**YOUR GOAL**. Return the lines from the one that contains "Continue the Blender" through the one that contains "return table[-1][1]", both included, exactly as written and with nothing added.

**RECORDS TO PROCESS**.
§

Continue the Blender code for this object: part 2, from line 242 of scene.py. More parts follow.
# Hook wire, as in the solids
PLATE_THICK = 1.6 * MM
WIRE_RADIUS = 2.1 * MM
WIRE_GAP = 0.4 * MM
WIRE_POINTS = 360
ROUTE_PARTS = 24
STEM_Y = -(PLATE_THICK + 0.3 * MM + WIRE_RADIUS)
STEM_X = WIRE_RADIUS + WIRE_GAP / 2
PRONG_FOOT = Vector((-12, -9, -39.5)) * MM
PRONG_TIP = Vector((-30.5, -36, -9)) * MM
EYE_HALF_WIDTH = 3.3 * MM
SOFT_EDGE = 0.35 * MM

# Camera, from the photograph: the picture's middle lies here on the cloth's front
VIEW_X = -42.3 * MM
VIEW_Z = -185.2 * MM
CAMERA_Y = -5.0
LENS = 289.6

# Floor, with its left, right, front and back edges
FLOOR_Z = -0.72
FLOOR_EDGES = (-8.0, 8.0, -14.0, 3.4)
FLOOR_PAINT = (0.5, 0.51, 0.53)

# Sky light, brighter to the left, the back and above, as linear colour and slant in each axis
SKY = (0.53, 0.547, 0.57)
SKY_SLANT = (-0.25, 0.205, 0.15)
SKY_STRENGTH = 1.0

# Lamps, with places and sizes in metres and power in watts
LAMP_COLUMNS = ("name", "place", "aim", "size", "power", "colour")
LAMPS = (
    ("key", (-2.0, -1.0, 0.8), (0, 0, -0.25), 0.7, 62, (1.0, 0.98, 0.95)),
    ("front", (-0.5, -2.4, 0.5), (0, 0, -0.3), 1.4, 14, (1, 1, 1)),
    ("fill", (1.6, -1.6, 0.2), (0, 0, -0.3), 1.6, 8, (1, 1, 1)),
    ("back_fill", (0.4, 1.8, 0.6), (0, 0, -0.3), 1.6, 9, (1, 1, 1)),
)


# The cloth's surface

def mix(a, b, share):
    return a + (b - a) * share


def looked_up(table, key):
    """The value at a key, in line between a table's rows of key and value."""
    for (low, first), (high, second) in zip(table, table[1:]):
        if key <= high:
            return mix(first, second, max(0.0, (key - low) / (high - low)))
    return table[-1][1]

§

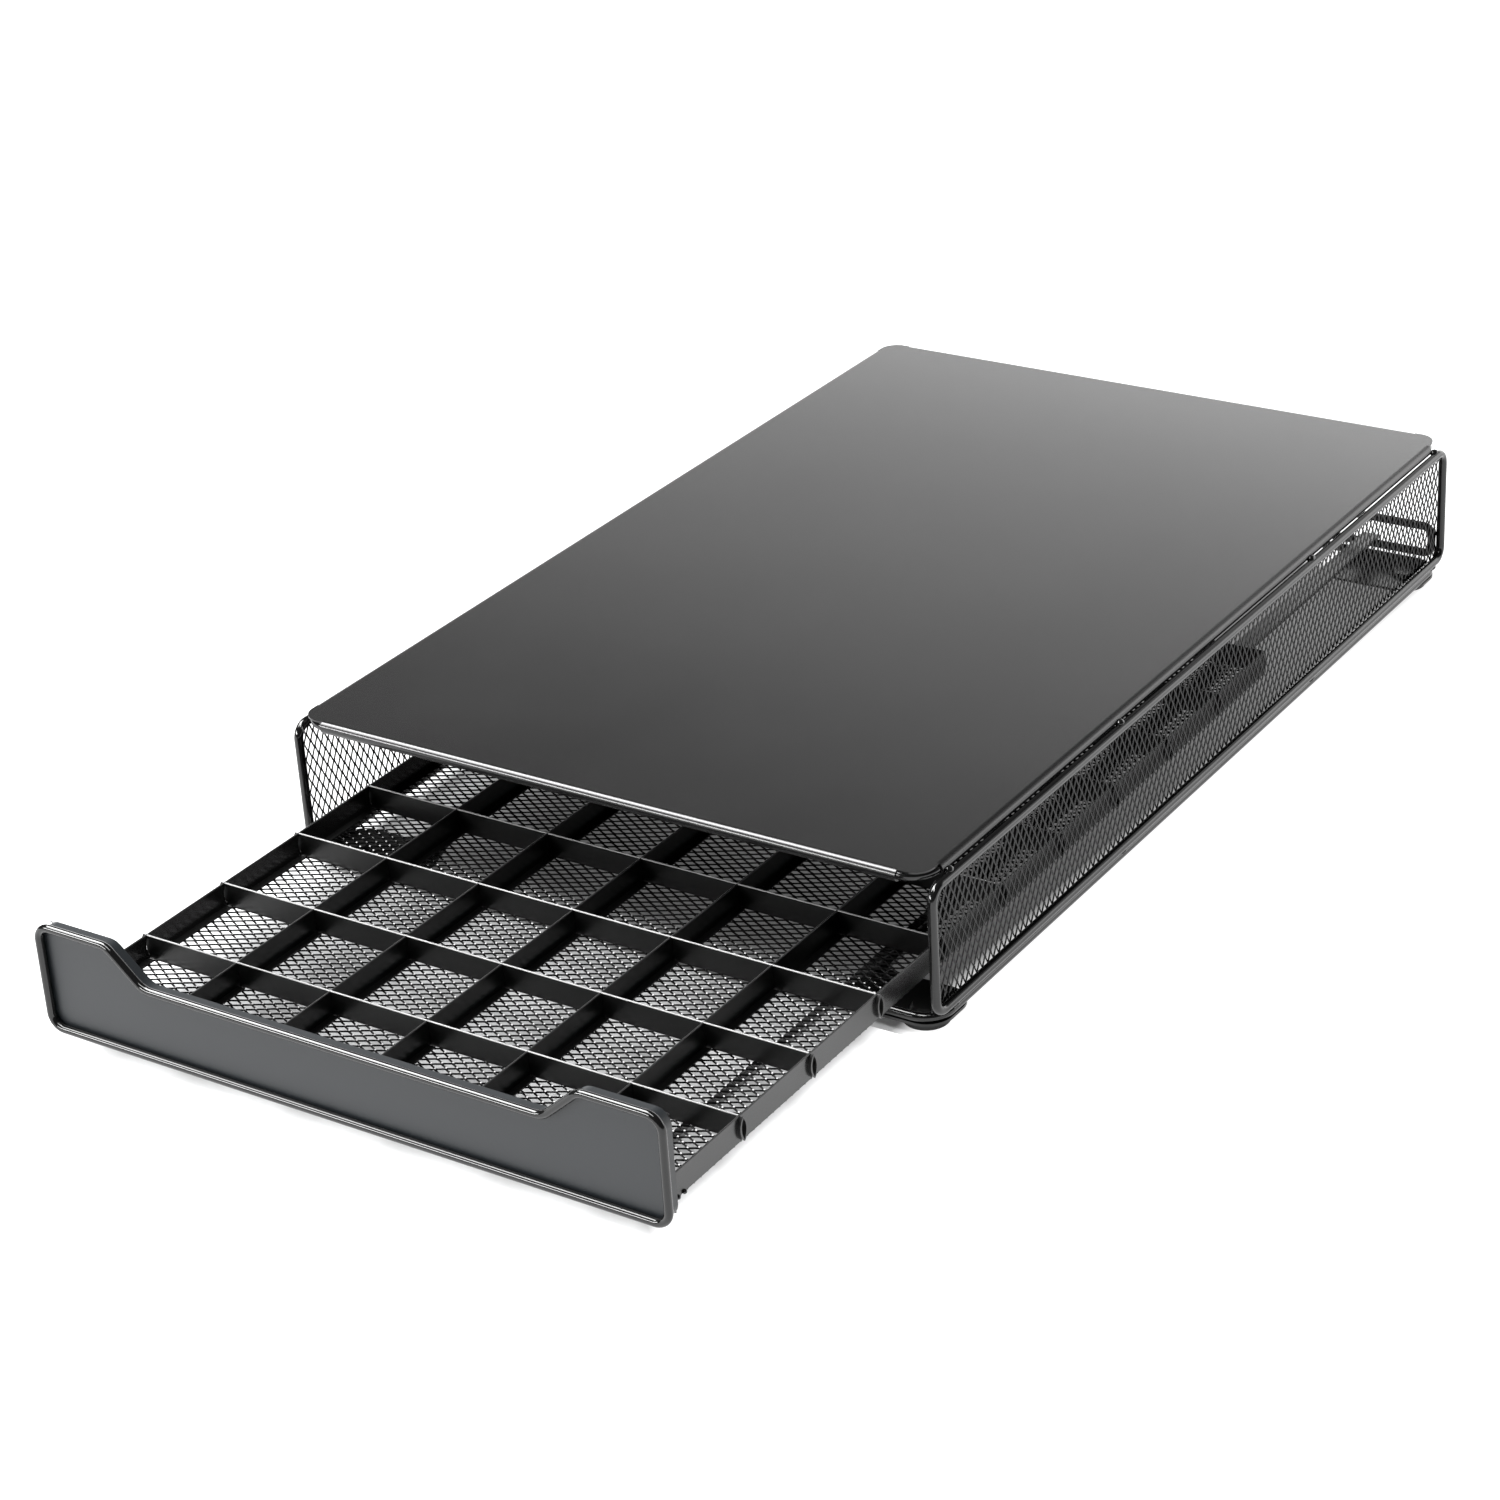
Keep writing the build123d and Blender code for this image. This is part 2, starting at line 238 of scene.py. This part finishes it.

§

**FULL SOLUTION**.
Continue the Blender code for this object: part 2, from line 242 of scene.py. More parts follow.
# Hook wire, as in the solids
PLATE_THICK = 1.6 * MM
WIRE_RADIUS = 2.1 * MM
WIRE_GAP = 0.4 * MM
WIRE_POINTS = 360
ROUTE_PARTS = 24
STEM_Y = -(PLATE_THICK + 0.3 * MM + WIRE_RADIUS)
STEM_X = WIRE_RADIUS + WIRE_GAP / 2
PRONG_FOOT = Vector((-12, -9, -39.5)) * MM
PRONG_TIP = Vector((-30.5, -36, -9)) * MM
EYE_HALF_WIDTH = 3.3 * MM
SOFT_EDGE = 0.35 * MM

# Camera, from the photograph: the picture's middle lies here on the cloth's front
VIEW_X = -42.3 * MM
VIEW_Z = -185.2 * MM
CAMERA_Y = -5.0
LENS = 289.6

# Floor, with its left, right, front and back edges
FLOOR_Z = -0.72
FLOOR_EDGES = (-8.0, 8.0, -14.0, 3.4)
FLOOR_PAINT = (0.5, 0.51, 0.53)

# Sky light, brighter to the left, the back and above, as linear colour and slant in each axis
SKY = (0.53, 0.547, 0.57)
SKY_SLANT = (-0.25, 0.205, 0.15)
SKY_STRENGTH = 1.0

# Lamps, with places and sizes in metres and power in watts
LAMP_COLUMNS = ("name", "place", "aim", "size", "power", "colour")
LAMPS = (
    ("key", (-2.0, -1.0, 0.8), (0, 0, -0.25), 0.7, 62, (1.0, 0.98, 0.95)),
    ("front", (-0.5, -2.4, 0.5), (0, 0, -0.3), 1.4, 14, (1, 1, 1)),
    ("fill", (1.6, -1.6, 0.2), (0, 0, -0.3), 1.6, 8, (1, 1, 1)),
    ("back_fill", (0.4, 1.8, 0.6), (0, 0, -0.3), 1.6, 9, (1, 1, 1)),
)


# The cloth's surface

def mix(a, b, share):
    return a + (b - a) * share


def looked_up(table, key):
    """The value at a key, in line between a table's rows of key and value."""
    for (low, first), (high, second) in zip(table, table[1:]):
        if key <= high:
            return mix(first, second, max(0.0, (key - low) / (high - low)))
    return table[-1][1]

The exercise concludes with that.